++++ Stored data ++++
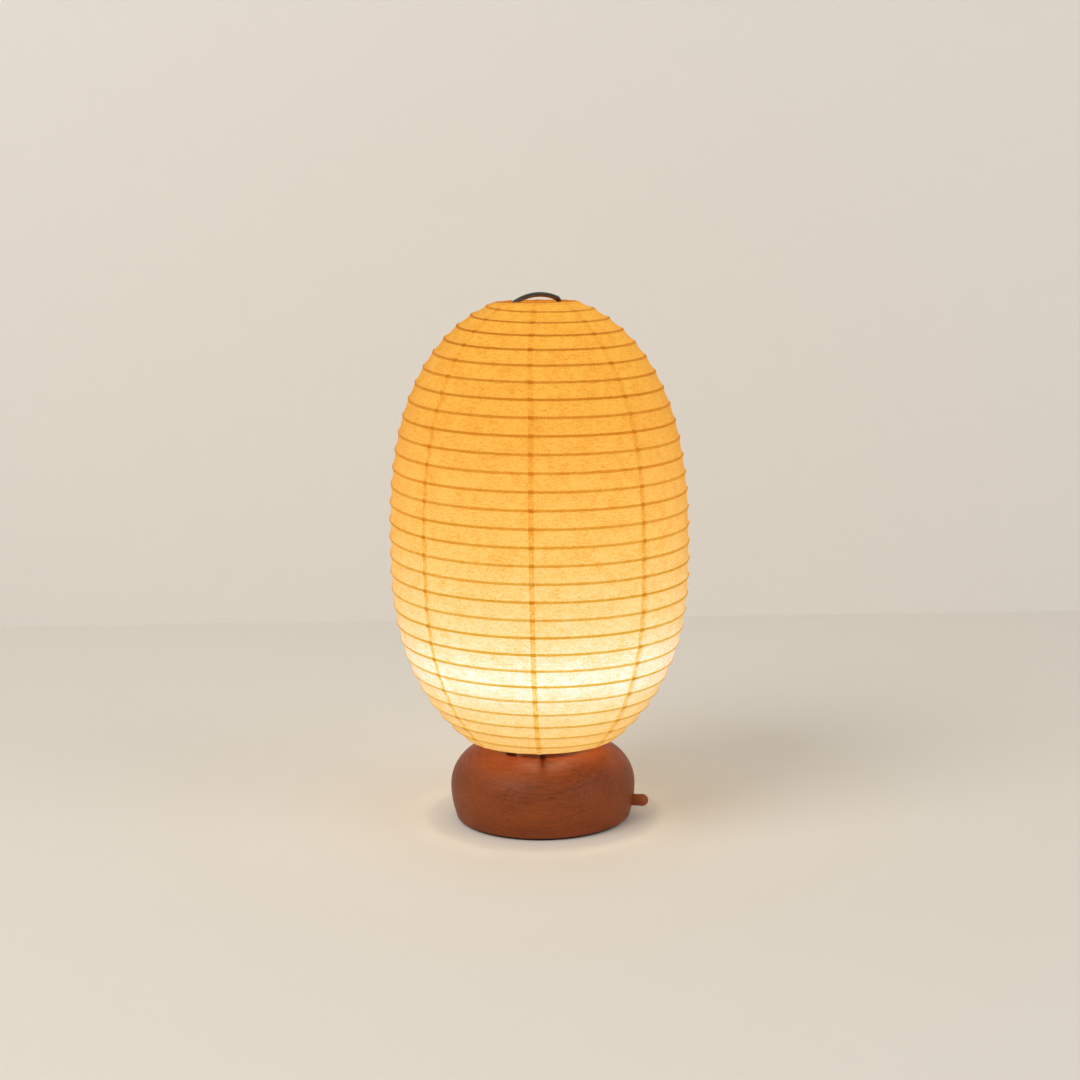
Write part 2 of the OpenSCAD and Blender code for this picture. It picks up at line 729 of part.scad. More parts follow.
module leg_sockets() {
    color(steel_colour)
    harp_places()
        difference() {
            translate([leg_r, 0, carrier_top]) cylinder(d = socket_d, h = socket_h);
            translate([leg_r, 0, carrier_top + socket_floor])
                cylinder(r = harp_d / 2 + leg_fit, h = socket_h);
        }
}

// Moulded shell of the lamp holder, with a stepped grip band
module holder_shell() {
    r = holder_d / 2;
    inner = r - holder_wall;
    bore = nipple_d / 2 + snug;
    band = 0.6;
    bevel = 2;
    band_low = holder_z + 12;
    band_high = holder_top - 4;
    color(black_colour)
    rotate_extrude()
    polygon([[bore, holder_z], [r - bevel, holder_z], [r, holder_z + bevel], [r, band_low],
        [r - band, band_low + band], [r - band, band_high - band], [r, band_high],
        [r, holder_top - band], [r - band, holder_top], [inner, holder_top], [inner, floor_top],
        [bore, floor_top]]);
}

module holder_core() {
    floor_z = core_z + core_floor;
    color(white_colour)
    rotate_extrude()
    polygon([[2, core_z], [core_r, core_z], [core_r, core_top], [core_bore_r, core_top],
        [core_bore_r, floor_z], [2, floor_z]]);
}

module screw_shell() {
    from = core_z + core_floor + seat;
    color(brass_colour)
    pipe(shell_r + shell_t, shell_r, from, core_top - from - 0.7);
}

// Sprung strip in the bottom of the holder, arched up to the cap's tip
module centre_contact() {
    z = core_z + core_floor + contact_t / 2;
    line = [[-6, z], [-3.5, z], [-1.5, z + contact_rise - contact_t], [1.5, z + contact_rise - contact_t],
        [3.5, z], [6, z]];
    color(brass_colour)
    rotate([90, 0, 0])
    translate([0, 0, -2])
    linear_extrude(4)
    polygon(strip(line, contact_t));
}

module bulb_cap() {
    r = cap_d / 2;
    color(steel_colour)
    rotate_extrude()
    polygon([[cap_bottom_r, cap_z], [r - 1, cap_z], [r, cap_z + 1], [r, cap_top], [r - cap_wall, cap_top],
        [r - cap_wall, cap_z + 1 + cap_wall], [cap_bottom_r, cap_z + 1 + cap_wall]]);
}

module cap_insulator() {
    r = cap_bottom_r - snug;
    z = cap_tip_z + tip_h;
    color(black_colour)
    rotate_extrude()
    polygon([[0, z], [2.4, z], [r, cap_z], [r, cap_z + 2], [0, cap_z + 2]]);
}

module cap_contact() {
    color(brass_colour)
    translate([0, 0, cap_tip_z]) cylinder(r1 = 1.6, r2 = 2.3, h = tip_h);
}

// Hollow housing that flares from the cap to the globe, with a spigot in the cap and a ledge for the board
module bulb_housing() {
    spigot_r = cap_d / 2 - cap_wall - snug;
    spigot_l = 4;
    wall = 1.2;
    collar_r = spigot_r + 2.2;
    collar_z = cap_top + 0.1;
    flare = housing_top - cap_top;
    waist_r = housing_r * 0.78;
    waist_z = cap_top + flare * 0.55;
    color(white_colour)
    rotate_extrude()
    polygon([[spigot_r - wall, cap_top - spigot_l], [spigot_r, cap_top - spigot_l], [spigot_r, collar_z],
        [collar_r, collar_z], [collar_r + wall, cap_top + flare * 0.2],
        [waist_r, waist_z], [housing_r, housing_top], [board_seat_r, housing_top],
        [board_seat_r, board_seat_z], [board_seat_r - 2, board_seat_z],
        [waist_r - wall, waist_z], [collar_r, cap_top + flare * 0.25],
        [spigot_r - wall, collar_z + wall]]);
}

// Round board on the ledge, with a ring of eight light sources
module led_board() {
    led_size = [2.4, 2.4, 0.8];
    led_circle_r = board_seat_r * 0.6;
    color(white_colour)
    union() {
        translate([0, 0, board_seat_z]) cylinder(r = board_seat_r - snug, h = board_t);
        for (a = [0:45:315])
            rotate([0, 0, a])
            translate([led_circle_r - led_size[0] / 2, -led_size[1] / 2, board_seat_z + board_t - 0.2])
                cube(led_size + [0, 0, 0.2]);
    }
}

module bulb_globe() {
    color(white_colour)
    difference() {
        translate([0, 0, globe_z]) sphere(d = globe_d);
        translate([0, 0, globe_z]) sphere(r = globe_d / 2 - globe_wall);
        translate([0, 0, housing_top - globe_d]) cylinder(r = globe_d, h = globe_d);
    }
}

// Straight wire between two points of the harp's plane, with round ends
module wire(a, b) {
    v = b - a;
    translate([a[0], 0, a[1]])
    rotate([0, atan2(v[0], v[1]), 0])
    cylinder(d = harp_d, h = norm(v));
}

// Arc of wire in the harp's plane, from one angle to another above +X
module wire_arc(r, from, to) {
    rotate([90, 0, 0])
    rotate([0, 0, from])
    rotate_extrude(angle = to - from)
    translate([r, 0]) circle(d = harp_d, $fn = 48);
}

// Ball that joins two stretches of wire, a hair thicker than the wire
module wire_joint(at) {
    translate([at[0], 0, at[1]]) sphere(d = harp_d + 2 * snug);
}

// Sprung wire harp: its bow stands over the mouth and its legs stand in the sockets
module harp() {
    bend_at = [neck_r - bend_r, bend_z];
    bow_end = bend_at + [sin(bow_angle), cos(bow_angle)] * bend_r;
    neck_top = [neck_r, bend_z];
    neck_end = [neck_r, neck_end_z];
    knee = [leg_r, knee_z];
    color(steel_colour)
    union() {
        rotate([0, 0, harp_turn]) translate([0, 0, bow_z]) wire_arc(bow_r, 90 - bow_angle, 90 + bow_angle);
        harp_places() {
            translate([bend_at[0], 0, bend_at[1]]) wire_arc(bend_r, 0, 90 - bow_angle);
            wire(neck_end, neck_top);
            wire(knee, neck_end);
            wire([leg_r, leg_end_z], knee);
            for (at = [bow_end, neck_top, neck_end, knee]) wire_joint(at);
        }
    }
}

// Collars crimped on the legs, on which the mouth ring rests
module harp_stops() {
    color(brass_colour)
    harp_places()
        difference() {
            translate([neck_r, 0, stop_top - stop_l]) cylinder(r = harp_d / 2 + stop_wall, h = stop_l);
            translate([neck_r, 0, stop_top - stop_l - past])
                cylinder(r = harp_d / 2 + snug, h = stop_l + 2 * past);
        }
}

module wire_ring(at, d) {
    rotate_extrude($fn = 180) translate(at) circle(d = d, $fn = 32);
}

module mouth_ring() {
    color(bamboo_colour)
    wire_ring(mouth_ring_at, mouth_wire_d);
}

module foot_ring() {
    color(steel_colour)
    wire_ring(foot_ring_at, foot_wire_d);
}

// One unbroken strand of split bamboo, wound from the mouth down to the foot
module bamboo_strand() {
    color(bamboo_colour)
    tube(strand_line, strand_d / 2, strand_sides, [0, 0, 1]);
}

// One gore of paper, with a raised band along one side where the next gore's edge is pasted under it
module paper_panel(g) {
    phase = gore_phase(g);
    color(paper_colour)
    rotate([0, 0, seam_turn + gore_angle * g])
    union() {
        rotate_extrude(angle = gore_angle - seam_open) polygon(skin_strip(phase, 0, -paper_t, 0));
        rotate([0, 0, seam_open])
            rotate_extrude(angle = lap_angle)
            polygon(skin_strip(phase, lap_t, -paper_t / 2, lap_setback));
    }
}

foot_pad();
bottom_plate();
plate_screws();
base_body();
cord_grommet();
terminal_block();
terminal_screws();
block_screw();
dimmer_bracket();
bracket_screws();
dimmer_body();
dimmer_washer();
dimmer_nut();
dimmer_shaft();
knob();
feed_lead();
switched_lead();
return_lead();
nipple();
nipple_washer();
nipple_nut();
shade_carrier();
leg_sockets();
holder_shell();
holder_core();
screw_shell();
centre_contact();
bulb_cap();
cap_insulator();
cap_contact();
bulb_housing();
led_board();
bulb_globe();
harp();
harp_stops();
mouth_ring();
foot_ring();
bamboo_strand();
paper_panel(0);  // paper_panel_1
paper_panel(1);  // paper_panel_2
paper_panel(2);  // paper_panel_3
paper_panel(3);  // paper_panel_4
paper_panel(4);  // paper_panel_5
paper_panel(5);  // paper_panel_6
paper_panel(6);  // paper_panel_7
paper_panel(7);  // paper_panel_8
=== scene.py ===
"""Paper table lamp: the looks of a ribbed paper lantern on a turned base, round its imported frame."""

import math

import bmesh
import bpy
import numpy as np
from mathutils import Matrix, Vector, noise


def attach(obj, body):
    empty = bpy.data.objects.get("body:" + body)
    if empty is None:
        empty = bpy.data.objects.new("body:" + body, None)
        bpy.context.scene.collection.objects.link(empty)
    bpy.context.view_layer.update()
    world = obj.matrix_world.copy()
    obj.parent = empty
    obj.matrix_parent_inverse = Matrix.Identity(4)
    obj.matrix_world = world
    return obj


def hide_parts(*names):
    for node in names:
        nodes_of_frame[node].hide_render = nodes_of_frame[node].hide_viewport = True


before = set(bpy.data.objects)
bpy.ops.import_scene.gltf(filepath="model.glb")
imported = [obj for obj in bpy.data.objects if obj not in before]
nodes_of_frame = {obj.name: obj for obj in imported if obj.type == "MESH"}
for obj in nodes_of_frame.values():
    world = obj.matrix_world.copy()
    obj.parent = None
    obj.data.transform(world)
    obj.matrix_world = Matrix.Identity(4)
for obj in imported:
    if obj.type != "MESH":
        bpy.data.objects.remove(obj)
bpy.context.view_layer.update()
millimetre = 0.001


# Camera
# The photograph was taken from a little above the lamp with a short telephoto lens, turned a hair off
# level. The camera's place and lens were fitted to the turns of the strand and to the mouth.
camera_data = bpy.data.cameras.new("photo_camera")
camera_data.sensor_width = 36.0
camera_data.lens = 75.48
camera_data.clip_start = 0.05
camera_data.clip_end = 30.0
camera = bpy.data.objects.new("photo_camera", camera_data)
bpy.context.scene.collection.objects.link(camera)
camera_place = (0.0003, -1.3393, 0.4355)
look_down = math.radians(90.0 - 11.128)
lean = math.radians(-0.8)
camera.matrix_world = (
    Matrix.Translation(camera_place)
    @ Matrix.Rotation(look_down, 4, "X")
    @ Matrix.Rotation(lean, 4, "Z")
)
bpy.context.scene.camera = camera


# Turned base and knob
# The base is one block of reddish brown hardwood, turned on a lathe to a bun with a recess in its top,
# sanded and oiled. Its fibres lie flat along X. The knob is a peg of the same wood, with a domed end.
def shader_group(name, inputs, outputs):
    """An empty node group with named sockets, given as (name, kind, value) and (name, kind)."""
    group = bpy.data.node_groups.new(name, "ShaderNodeTree")
    for label, kind, value in inputs:
        socket = group.interface.new_socket(label, in_out="INPUT", socket_type="NodeSocket" + kind)
        socket.default_value = value
    for label, kind in outputs:
        group.interface.new_socket(label, in_out="OUTPUT", socket_type="NodeSocket" + kind)
    return Graph(group)


class Graph:
    """Adds linked nodes to a tree in one line each."""

    def __init__(self, tree):
        self.tree = tree
        self.nodes = tree.nodes
        self.links = tree.links

    def feed(self, socket, value):
        if isinstance(value, bpy.types.NodeSocket):
            self.links.new(value, socket)
        elif value is not None:
            socket.default_value = value

    def add(self, kind, values=(), **settings):
        node = self.nodes.new("ShaderNode" + kind)
        for key, setting in settings.items():
            setattr(node, key, setting)
        for key, value in dict(values).items():
            self.feed(node.inputs[key], value)
        return node

    def inlet(self):
        return self.nodes.new("NodeGroupInput").outputs

    def outlet(self, **values):
        node = self.nodes.new("NodeGroupOutput")
        for key, value in values.items():
            self.feed(node.inputs[key.replace("_", " ")], value)

    def math(self, operation, first, second=None, third=None):
        node = self.nodes.new("ShaderNodeMath")
        node.operation = operation
        for socket, value in zip(node.inputs, (first, second, third)):
            self.feed(socket, value)
        return node.outputs[0]

    def mix(self, factor, first, second, blend="MIX"):
        node = self.nodes.new("ShaderNodeMix")
        node.data_type = "RGBA"
        node.blend_type = blend
        node.clamp_factor = True
        self.feed(node.inputs[0], factor)
        self.feed(node.inputs[6], first)
        self.feed(node.inputs[7], second)
        return node.outputs[2]

    def grey(self, value):
        return self.add("CombineColor", {0: value, 1: value, 2: value}).outputs[0]

    def span(self, value, low, high, to_low=0.0, to_high=1.0, kind="SMOOTHSTEP"):
        node = self.nodes.new("ShaderNodeMapRange")
        node.interpolation_type = kind
        for socket, given in zip(node.inputs, (value, low, high, to_low, to_high)):
            self.feed(socket, given)
        return node.outputs[0]

    def stretched(self, place, scale):
        node = self.nodes.new("ShaderNodeMapping")
        node.vector_type = "POINT"
        self.feed(node.inputs["Vector"], place)
        node.inputs["Scale"].default_value = scale
        return node.outputs[0]

    def noise(self, place, scale, detail=2.0, roughness=0.5, distortion=0.0):
        values = {"Vector": place, "Scale": scale, "Detail": detail, "Roughness": roughness,
                  "Distortion": distortion}
        return self.add("TexNoise", values).outputs["Fac"]

    def ramp(self, factor, stops):
        node = self.nodes.new("ShaderNodeValToRGB")
        while len(node.color_ramp.elements) < len(stops):
            node.color_ramp.elements.new(0.5)
        for element, (position, colour) in zip(node.color_ramp.elements, stops):
            element.position = position
            element.color = (*colour, 1.0)
        self.feed(node.inputs["Fac"], factor)
        return node.outputs["Color"]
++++
● Do this
Retype, exactly and in full, the lines above from the one containing "obj.data.transform(world)" through the one containing "millimetre = 0.001".

● Written solution
    obj.data.transform(world)
    obj.matrix_world = Matrix.Identity(4)
for obj in imported:
    if obj.type != "MESH":
        bpy.data.objects.remove(obj)
bpy.context.view_layer.update()
millimetre = 0.001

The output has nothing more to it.